Rn 100
War der Empfänger einer unentgeltlichen Leistung im Hinblick auf die gläubigerbenachteiligende Wirkung der Vermögensverschiebung bösgläubig, kommt ihm die Privilegierung nach § 143 Abs. 2 Satz 1 nicht zugute. Er haftet dann ebenso wie der Empfänger einer entgeltlichen Leistung (§ 143 Abs. 2 Satz 2). Bösgläubig ist der Anfechtungsgegner bei positiver Kenntnis oder wenn er "nach den Umständen wissen muss", dass die unentgeltliche Leistung die Gläubiger benachteiligt.
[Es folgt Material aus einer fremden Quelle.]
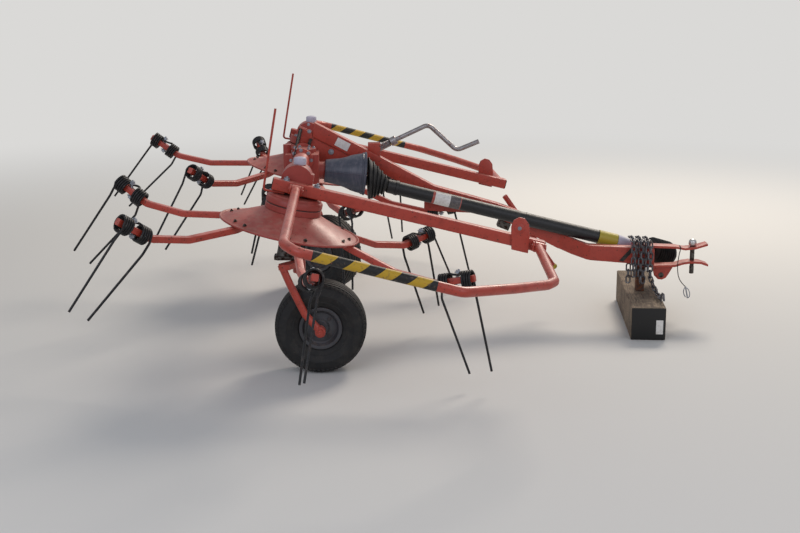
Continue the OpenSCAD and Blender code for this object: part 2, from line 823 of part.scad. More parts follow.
module tines(phase, hand) {
  color(black)
    for (i = [0 : arm_count - 1])
      rotate([0, 0, phase + i * 360 / arm_count]) tine_pair(hand);
}

module tines_near() { on_rotor(-1) tines(phase_near, 1); }
module tines_far() { on_rotor(1) tines(phase_far, -1); }

// The row origin is under the middle of the machine's box
module placed() {
  translate([-origin_x, 0, 0]) children();
}

placed() block();
placed() drawbar();
placed() drawbar_plates();
placed() hitch_tongues();
placed() hitch_pin();
placed() rest_leg();
placed() chain();
placed() tether();
placed() tether_clip();
placed() drawbar_strap();
placed() gear_strap();
placed() pto_shaft();
placed() pto_cone();
placed() pto_bellows();
placed() pto_guard();
placed() pto_bands();
placed() pto_joint();
placed() pto_bell();
placed() pto_yoke();
placed() centre_gearbox();
placed() cross_tubes();
placed() gear_housings();
placed() columns();
placed() rails();
placed() rail_brackets();
placed() hoop_forks();
placed() hoop_near();
placed() hoop_far();
placed() levers();
placed() crank_spindle();
placed() crank_mount();
placed() stand_holder();
placed() stand_tube();
placed() stand_cap();
placed() leg_near();
placed() leg_far();
placed() rim_near();
placed() rim_far();
placed() tyre_near();
placed() tyre_far();
placed() hub_near();
placed() hub_far();
placed() disc_near();
placed() disc_far();
placed() arms_near();
placed() arms_far();
placed() tines_near();
placed() tines_far();
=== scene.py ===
"""Looks of a two-rotor pull-type hay tedder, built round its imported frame.

Sizes are in millimetres in the machine frame of the part's source: X forward from the rotor
shafts, Y to the machine's left, Z up from the floor. Each finished piece is turned to metres in
the row frame, whose origin lies 449 mm ahead of the rotor shafts.
"""

import logging
import math
import random
from dataclasses import dataclass, field
from enum import Enum
from typing import Any, Sequence

import bmesh
import bpy
from mathutils import Matrix, Vector


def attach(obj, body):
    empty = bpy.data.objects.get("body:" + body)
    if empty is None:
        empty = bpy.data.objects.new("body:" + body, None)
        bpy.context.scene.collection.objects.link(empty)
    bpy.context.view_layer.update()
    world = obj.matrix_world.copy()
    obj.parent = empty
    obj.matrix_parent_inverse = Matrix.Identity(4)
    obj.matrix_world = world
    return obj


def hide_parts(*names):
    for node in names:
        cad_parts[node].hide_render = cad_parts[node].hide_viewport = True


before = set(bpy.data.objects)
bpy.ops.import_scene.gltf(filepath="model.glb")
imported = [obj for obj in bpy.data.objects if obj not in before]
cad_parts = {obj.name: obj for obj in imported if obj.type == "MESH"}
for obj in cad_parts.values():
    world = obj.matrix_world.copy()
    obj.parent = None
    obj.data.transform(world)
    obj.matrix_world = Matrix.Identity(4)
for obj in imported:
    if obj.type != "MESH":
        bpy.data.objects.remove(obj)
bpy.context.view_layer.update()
log = logging.getLogger("tedder")

Point = tuple[float, float, float]
# A corner of an outline as its reach and height, or the two ends of a range
Pair = tuple[float, float]
Tree = bpy.types.NodeTree
Node = bpy.types.Node
Socket = bpy.types.NodeSocket
Value = Socket | float

# Sizes of the frame that several pieces share, and the sides, -1 near and 1 far
ROW_ORIGIN_X = 449.0
ROTOR_Y = 719.0
ROTOR_Z = 556.0
ROTOR_LEAN = 11.6
GEAR_Z = ROTOR_Z + 202.0
TIMBER_H = 145.0
RAIL_FACE = 783.0
RAIL_REAR = -54.0
RAIL_FRONT = 1008.0
RAIL_RISE = 11.0
RAIL_TILT = math.radians(13.73)
HINGES = (37.0, 984.0)
SIDES = (-1, 1)
UP = Vector((0, 0, 1))
ACROSS = Vector((0, 1, 0))
TO_ROW = Matrix.Scale(0.001, 4) @ Matrix.Translation((-ROW_ORIGIN_X, 0.0, 0.0))


# Places

def side_name(side: int) -> str:
    """Returns the ending of a side's names."""
    return "near" if side < 0 else "far"


def shift(x: float, y: float, z: float) -> Matrix:
    """Returns a move along the three axes."""
    return Matrix.Translation((x, y, z))


def spun(degrees: float, axis: str = "Z") -> Matrix:
    """Returns a turn about an axis."""
    return Matrix.Rotation(math.radians(degrees), 4, axis)


def aim(spot: Sequence[float], along: Sequence[float]) -> Matrix:
    """Returns the place at a spot whose Z axis points along a direction."""
    turn = UP.rotation_difference(Vector(along).normalized()).to_matrix().to_4x4()
    return Matrix.Translation(Vector(spot)) @ turn


def on_rotor(side: int) -> Matrix:
    """Returns the place of a rotor, with Z up its leaning shaft."""
    return shift(0, side * ROTOR_Y, ROTOR_Z) @ spun(ROTOR_LEAN, "Y")


def rail_z(x: float) -> float:
    """Returns the height of the rail's middle at a place along the machine."""
    return GEAR_Z + RAIL_RISE - (x - RAIL_REAR) * math.tan(RAIL_TILT)


def raised(points: Sequence[Point], height: float) -> list[Vector]:
    """Returns points lifted by a height."""
    return [Vector((x, y, z + height)) for x, y, z in points]


def walk(points: Sequence[Vector], distance: float) -> Vector:
    """Returns the point at a distance along a line, and goes on straight past its end.

    Args:
        points: Corners of the line.
        distance: How far along it.
    """
    last = len(points) - 2
    for i in range(last + 1):
        leg = points[i + 1] - points[i]
        if distance <= leg.length or i == last:
            break
        distance -= leg.length
    return points[i] + leg * (distance / leg.length)


# Raw shapes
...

Bezugspunkte der Bösgläubigkeit sind dabei sowohl die Unentgeltlichkeit der Leistung als auch die gläubigerbenachteiligende Wirkung.
Rn 101
Wann allerdings die Schwelle zur fahrlässigen Unkenntnis überschritten ist, ist fraglich. Die KO privilegierte in § 37 Abs. 2 seinerzeit den "gutgläubigen Empfänger". Angelehnt an die Definition in § 932 Abs. 2 BGB schadete der damaligen h. L. zufolge nur die grob fahrlässige Unkenntnis. Die Rechtsprechung ließ hingegen bereits jede Art von Fahrlässigkeit genügen. Die Neuformulierung in § 143 Abs. 2 Satz 2 spricht nun von "wissen müssen". Das legt im Hinblick auf die wortgleiche Formulierung in § 122 Abs. 2 BGB nahe, dass nunmehr auch die einfache Fahrlässigkeit i. S. v. § 276 Abs. 2 BGB ausreicht. Hiergegen wird eingewandt, dass es sich bei der Formulierung um ein Redaktionsversehen handele; denn aus den Gesetzesmaterialien – so diese Ansicht – folge nicht, dass die Wortwahl auf einer bewussten gesetzgeberischen Entscheidung beruhe. Vielmehr ging der Gesetzgeber in den Materialien (auch weiterhin) von dem Erfordernis der groben Fahrlässigkeit aus. Für diese letztgenannte Ansicht sprechen auch systematische Erwägungen. § 143 Abs. 2 Satz 2 will – unter bestimmten Voraussetzungen – einen Gleichklang mit § 143 Abs. 1 herstellen. Dies legt es aber nahe, das Merkmal "wissen müssen" ähnlich auszulegen wie das Merkmal "nicht im guten Glauben" in § 990 Abs. 1 BGB.
Rn 102
Folgt man der hier vertretenen Ansicht, ist die Schwelle zum "wissen müssen" überschritten, wenn dem Anfechtungsgegner Umstände bekannt sind, die mit auffallender Deutlichkeit dafür sprechen, dass die Befriedigungschancen der Gläubiger infolge der Freigiebigkeit verkürzt werden, und wenn die Kenntnis dieser Umstände auch aus Sicht eines Empfängers mit durchschnittlichem Erkenntnisvermögen die Annahme einer Gläubigerbenachteiligung nahe legt, ohne dass es der gründlichen Überlegung bedarf. Fällt das Überschreiten dieser Schwelle in den Zeitraum nach Vornahme der anfechtbaren Rechtshandlung bis hin zum Eintritt der Unmöglichkeit der Rückgewähr, so wandelt sich die privilegierte Haftung ex nunc in eine solche nach § 143 Abs. 2 Satz 2, Abs. 1. Gleiches gilt, wenn es nachträglich zum Eintritt der Rechtshängigkeit kommt (entsprechend § 818 Abs. 4 BGB).